The merchant will also be expected to comply with applicable law related to security of personal data. A review will be conducted periodically in order to ensure compliance with regulatory security standard benchmarks.
5. Ongoing Monitoring
The Company will also carry out ongoing monitoring and transaction monitoring of the merchant in accordance with the KYC/AML Policy. For example, the Company will monitor the following types of activities and patterns:
- Sudden surge in transactions by a merchant.
- Non-compliance in terms of information sharing.
- Increase in chargeback/return/refund cases where applicable.
- Transactions inconsistent with the expected activity of a merchant.
- Inconsistencies in login behaviour of a merchant compared to normal and expected behaviour.
In accordance with the KYC/AML Policy, the Company will report transactions of a suspicious nature to the Financial Intelligence Unit - India (FIU-IND). Furthermore, if any responsible employee encounters anything suspicious under prevention of laundering of proceeds of crime and financing terrorism, merchants shall undergo increased scrutiny as set in the applicable internal procedures.

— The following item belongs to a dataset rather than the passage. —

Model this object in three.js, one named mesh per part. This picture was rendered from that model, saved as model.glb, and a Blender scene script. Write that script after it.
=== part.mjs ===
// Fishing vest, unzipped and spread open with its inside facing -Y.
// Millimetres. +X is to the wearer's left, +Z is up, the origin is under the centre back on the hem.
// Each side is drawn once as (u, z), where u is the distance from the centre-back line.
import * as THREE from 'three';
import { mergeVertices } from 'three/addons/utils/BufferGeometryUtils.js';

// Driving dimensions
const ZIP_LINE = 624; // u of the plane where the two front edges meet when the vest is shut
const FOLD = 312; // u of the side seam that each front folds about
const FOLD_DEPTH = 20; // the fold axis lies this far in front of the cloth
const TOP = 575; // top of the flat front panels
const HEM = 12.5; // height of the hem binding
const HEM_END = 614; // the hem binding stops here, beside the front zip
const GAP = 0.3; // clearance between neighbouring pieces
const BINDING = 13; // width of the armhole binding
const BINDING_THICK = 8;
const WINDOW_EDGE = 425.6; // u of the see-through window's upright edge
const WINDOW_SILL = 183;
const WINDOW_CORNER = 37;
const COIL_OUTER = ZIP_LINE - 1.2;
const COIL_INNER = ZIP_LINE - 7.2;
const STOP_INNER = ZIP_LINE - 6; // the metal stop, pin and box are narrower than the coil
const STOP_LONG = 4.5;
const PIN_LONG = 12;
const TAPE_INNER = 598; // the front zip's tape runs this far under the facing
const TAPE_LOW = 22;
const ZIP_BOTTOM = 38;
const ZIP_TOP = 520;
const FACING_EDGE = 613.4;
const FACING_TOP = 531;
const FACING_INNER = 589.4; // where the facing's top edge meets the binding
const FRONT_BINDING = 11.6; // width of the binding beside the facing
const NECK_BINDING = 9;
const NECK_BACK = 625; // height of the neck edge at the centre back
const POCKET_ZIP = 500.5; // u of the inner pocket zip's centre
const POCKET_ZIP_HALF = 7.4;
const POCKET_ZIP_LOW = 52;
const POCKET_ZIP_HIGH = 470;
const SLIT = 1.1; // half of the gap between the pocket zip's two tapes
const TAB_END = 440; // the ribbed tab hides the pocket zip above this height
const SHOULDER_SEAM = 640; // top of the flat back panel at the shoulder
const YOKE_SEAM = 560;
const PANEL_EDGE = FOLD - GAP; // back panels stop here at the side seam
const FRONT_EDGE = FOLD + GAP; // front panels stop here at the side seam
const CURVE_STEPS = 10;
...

6. Deactivation of Merchants
The Company may suspend or terminate the provision of services with immediate effect in the event of:
- Violation of merchant agreement between the Company and the merchant
- The business declared by the merchant differs from the actual business conducted and the actual business falls within prohibited or restricted category of business
- Fraud or suspicious transactions
The merchant will be made aware that Xflow will retain the merchant’s KYC information, transactional information or any other information that the Company is permitted to store as permitted under applicable laws even after termination of contract.
7. Policy Review
The Board / Senior Management shall review the policy annually, or as and when required, to incorporate any changes in the regulatory provisions, as prescribed by the regulator or as per applicable laws.